We will derive the solution mathematically, so that we are certain that we are right (I will not even name the algorithm in this explanation because the mathematics is quite important so you can derive the solution for variations of this problem - knowing the algorithm is mostly not enough).

Our final goal is to find out \(\$_{\max} = \max\{\$_1, \$_2, ..., \$_{n-1}\}\), where \(\$_d\) is the maximum profit that that can be gained by can be achieved at buying a stock on day \(d\) at price \(p_d\) and selling it any day after \(d\). \(n-1\) is because cannot buy-and-sell on the same day.

The price at which we sell stock after day \(d\) is simply the maximum price after day \(d\) (as to maximise the profit). If we name that \(S_d\) then it will be \(S_d = \max\{p_{d+1}, p_{d+2}, ..., p_{n}\}\). Then, \(\$_d = S_d - p_d\).
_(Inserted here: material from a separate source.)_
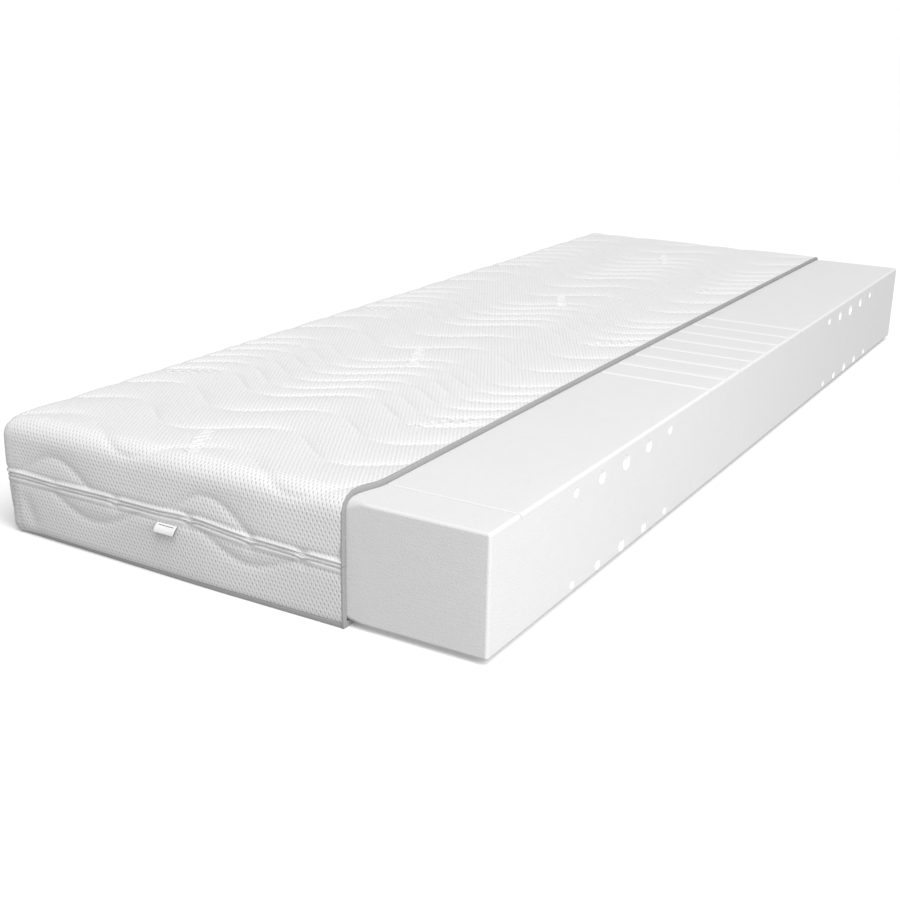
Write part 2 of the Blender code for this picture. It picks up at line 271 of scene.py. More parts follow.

Notice that \(\max\{a, b, c\} = \max\{\max\{a, b\}, c\}\) (this is very important in this sort of problems), meaning that \(S_d = \max\{p_{d+1},S_{d+1}\}\).
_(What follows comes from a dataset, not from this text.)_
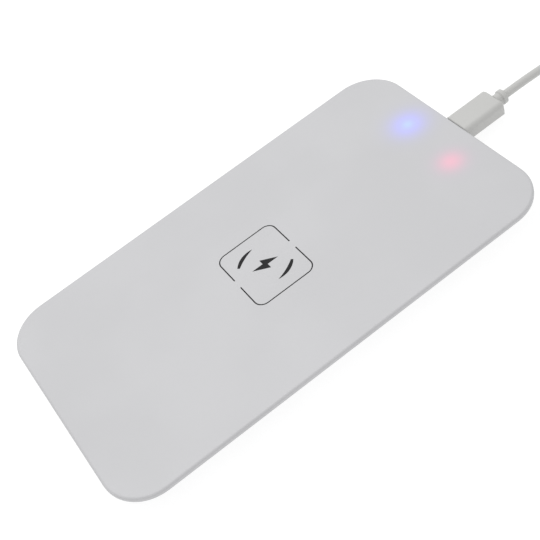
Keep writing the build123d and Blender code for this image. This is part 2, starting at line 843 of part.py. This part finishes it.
with BuildPart() as usb_a_strain_relief:
    with BuildSketch(Plane.YZ.offset(leave_x)):
        with BuildLine():
            Polyline(
                (far_plug_y, far_plug_z),
                (far_plug_y, far_plug_z + cable_radius + gap),
                (far_body_y, far_plug_z + far_relief_neck),
                (far_body_y, far_plug_z),
                close=True,
            )
        make_face()
    revolve(axis=Axis((leave_x, far_plug_y, far_plug_z), (0, 1, 0)))
save(usb_a_strain_relief, "usb_a_strain_relief")


def far_section(width, height, corner):
    """Rounded section across the far plug, on a plane that faces -Y."""
    with BuildSketch(mode=Mode.PRIVATE) as section:
        with Locations((leave_x, far_plug_z)):
            RectangleRounded(width, height, corner)
    return section.sketch


far_inner_width = far_shell_width - 2 * far_shell_wall
far_inner_height = far_shell_height - 2 * far_shell_wall

with BuildPart() as usb_a_overmould:
    with BuildSketch(Plane.XZ.offset(-far_body_y)):
        add(far_section(far_body_width, far_body_height, far_body_corner))
    extrude(amount=far_body_length)
    end_edges = usb_a_overmould.faces().sort_by(Axis.Y)[-1].edges()
    fillet(end_edges, far_body_edge)
    with BuildSketch(Plane.XZ.offset(-far_root_y)):
        add(far_section(far_shell_width, far_shell_height, far_shell_corner))
    extrude(amount=shell_rooting, mode=Mode.SUBTRACT)
save(usb_a_overmould, "usb_a_overmould")

with BuildPart() as usb_a_shell:
    with BuildSketch(Plane.XZ.offset(-far_root_y)):
        add(far_section(far_shell_width, far_shell_height, far_shell_corner))
        inner_corner = far_shell_corner - far_shell_wall
        add(far_section(far_inner_width, far_inner_height, inner_corner), mode=Mode.SUBTRACT)
    extrude(amount=far_shell_length + shell_rooting)
    # the two square holes on each broad side
    with BuildSketch(Plane.XY):
        window_y = (far_face_y + far_mouth_y) / 2
        with Locations((leave_x - far_window_x, window_y), (leave_x + far_window_x, window_y)):
            Rectangle(far_window_size, far_window_size)
    extrude(amount=far_body_height, mode=Mode.SUBTRACT)
save(usb_a_shell, "usb_a_shell")

with BuildPart() as usb_a_tongue:
    with BuildSketch(Plane.XY.offset(far_tongue_low)):
        with Locations((leave_x, (far_root_y + far_mouth_y + gap) / 2)):
            Rectangle(far_inner_width - 2 * gap, far_root_y - far_mouth_y - gap)
    extrude(amount=far_tongue_height)
save(usb_a_tongue, "usb_a_tongue")

with BuildPart() as usb_a_contacts:
    far_contact_y = far_face_y - far_shell_length / 2
    contact_places = [
        (leave_x + (i - (far_contact_count - 1) / 2) * far_contact_pitch, far_contact_y)
        for i in range(far_contact_count)
    ]
    with BuildSketch(Plane.XY.offset(far_tongue_low + far_tongue_height)):
        with Locations(*contact_places):
            Rectangle(*far_contact_size)
    extrude(amount=gap)
save(usb_a_contacts, "usb_a_contacts")
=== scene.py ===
"""Looks of the wireless charging pad and its USB lead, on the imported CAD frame."""
import json
import math

import bpy
from mathutils import Matrix, Vector


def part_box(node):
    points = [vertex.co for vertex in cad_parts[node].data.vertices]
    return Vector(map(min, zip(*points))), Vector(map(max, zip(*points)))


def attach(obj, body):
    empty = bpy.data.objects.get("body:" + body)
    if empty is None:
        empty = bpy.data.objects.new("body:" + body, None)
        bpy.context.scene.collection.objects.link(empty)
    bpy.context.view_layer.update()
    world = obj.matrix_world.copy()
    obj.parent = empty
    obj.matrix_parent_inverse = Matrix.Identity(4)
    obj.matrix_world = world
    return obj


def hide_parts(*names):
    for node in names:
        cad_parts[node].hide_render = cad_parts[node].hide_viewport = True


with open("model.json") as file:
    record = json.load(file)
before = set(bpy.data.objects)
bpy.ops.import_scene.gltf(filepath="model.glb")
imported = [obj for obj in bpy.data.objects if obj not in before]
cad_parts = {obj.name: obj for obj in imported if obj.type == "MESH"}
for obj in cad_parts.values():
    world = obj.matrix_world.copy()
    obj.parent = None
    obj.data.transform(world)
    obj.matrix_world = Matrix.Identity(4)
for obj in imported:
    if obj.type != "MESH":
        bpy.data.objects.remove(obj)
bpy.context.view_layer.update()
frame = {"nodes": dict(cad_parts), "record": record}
MM = 0.001

# ------------------------------------------------------------------ camera, as the photograph sees the pad
# angles and roll in radians, distance and aim offset in metres, lens in millimetres
CAMERA_AZIMUTH = math.radians(14.67)
CAMERA_ELEVATION = math.radians(47.6)
CAMERA_ROLL = math.radians(25.53)
CAMERA_DISTANCE = 0.3134
CAMERA_LENS = 69.9
CAMERA_CLIP_START = 0.01
CAMERA_AIM_OFFSET = Vector((-0.000336, -0.003356, 0.000296))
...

Computing \(\$_{max} = \max\{S_1-p_1,S_2-p_2, ..., S_{n-1} - p_{n-1}\}\) directly is \(O(n^2)\) but because of our earlier relation, we can pre-compute the value of \(S_d\) from the value of \(S_{d+1}\) - it just means we have compute from right to left - in fact we can compute the whole array of \(S\) like that.

After computing \(S_d\), we already have \(p_d\) from the original price array, and then we can compute \(\$_d\) from all pairings of \(S_d\) and \(p_d\) to eventually find \(\$_{max}\).

In Scala, however, we needn't iterate and mutate - we can utilise functional programming and Scala's powerful collections:

To "iterate" left-to-right, and collect results, use `scanLeft`:
List(1, 2, 3, 4, 5).scanLeft(0)(_ + _)
// List(0, 1, 3, 6, 10, 15): List[Int]
To "iterate" right-to-left, and collect results, use `scanRight`:
List(1, 2, 3, 4, 5).scanRight(0)(_ + _)
// List(15, 14, 12, 9, 5, 0): List[Int]
To "iterate" across pairings of two Arrays, use `zip`:
List(1, 2, 3, 4).zip(List(5, 6, 7, 8, 9))
// List((1,5), (2,6), (3,7), (4,8)): List[(Int, Int)]

We plug in the relation for \(S_d\) into a `scanRight`, then we `zip` the prices \(p_d\) with \(S_d\) to find maximum potential profit at day \(d\), and then we find the maximum value across all values of \(d\).

How can you do `.max` on a `Array[Option[Int]]`?!!!

Scala is powerful. It has something called an `Ordering` which is automatically generated for eg `Option` so long as there is an `Ordering` for an `Int`.